Nous avons dit, en parlant de la construction des tours, que lorsqu’elles sont très-élevées, toute la maçonnerie plie par l’effort du vent, de sorte que la tour oscille sur sa base, comme un vaisseau secoué par la tempête. Il faut une certaine force d’âme et une grande habitude pour résister à l’impression de terreur causée par ce phénomène.

Une anecdote qui a eu pour théâtre le phare de Bréhat, et qui nous a été racontée par M. Léonce Reynaud, le savant directeur du service des phares français, aura ici naturellement sa place.

C’était par une terrible nuit de tempête. La tour du phare de Bréhat oscillait comme un navire secoué par la fureur des vagues, ainsi qu’il arrive à tous les phares très-élevés.
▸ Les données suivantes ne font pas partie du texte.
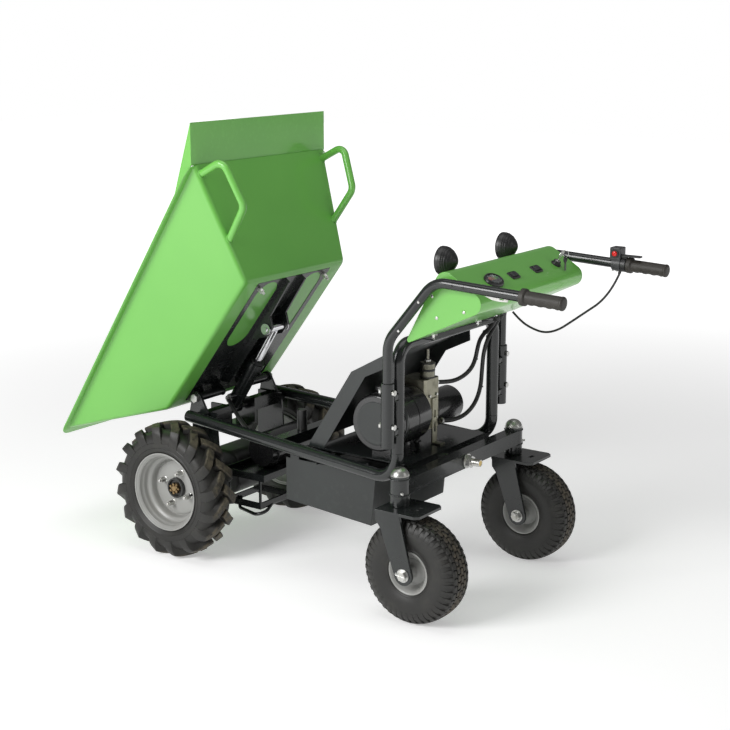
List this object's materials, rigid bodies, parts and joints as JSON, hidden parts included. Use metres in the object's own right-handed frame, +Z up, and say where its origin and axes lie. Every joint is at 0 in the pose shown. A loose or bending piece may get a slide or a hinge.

Tout à coup une oie sauvage, sans doute emportée par le tourbillon furieux des vents, brise l’une des glaces de la lanterne, épaisse pourtant de 8 millimètres, passe entre les deux plans de lentilles à échelons, et vient tomber sur la lampe qu’elle fait voler en éclats.

Aussitôt le phare s’éteint !

Le malheureux gardien, au milieu de cette épouvantable furie des éléments, sentant la tour osciller d’une manière effrayante, et voyant la lumière du phare subitement éteinte, crut que l’édifice était emporté par les vagues. Plongé dans ces ténèbres subites, il s’imagina tomber à la mer, avec les débris de l’édifice, et il perdit connaissance.

Lorsque son camarade, après l’apaisement de la tempête, monta dans la lanterne, avec une lampe allumée, il trouva le malheureux gardien encore évanoui. Il essaya de le faire revenir de cet état, et n’y parvint qu’à grand’peine.

Revenu de son évanouissement, le pauvre homme ne pouvait articuler une parole, et il demeura huit heures sans parler. Il raconta alors qu’il s’était cru au fond de la mer ; et pendant plusieurs jours il ne put effacer de son esprit l’horrible état dans lequel il était demeuré pendant ce long intervalle.


  1. L’Angleterre et la Vie anglaise, Paris, 1869, in-12, p. 298.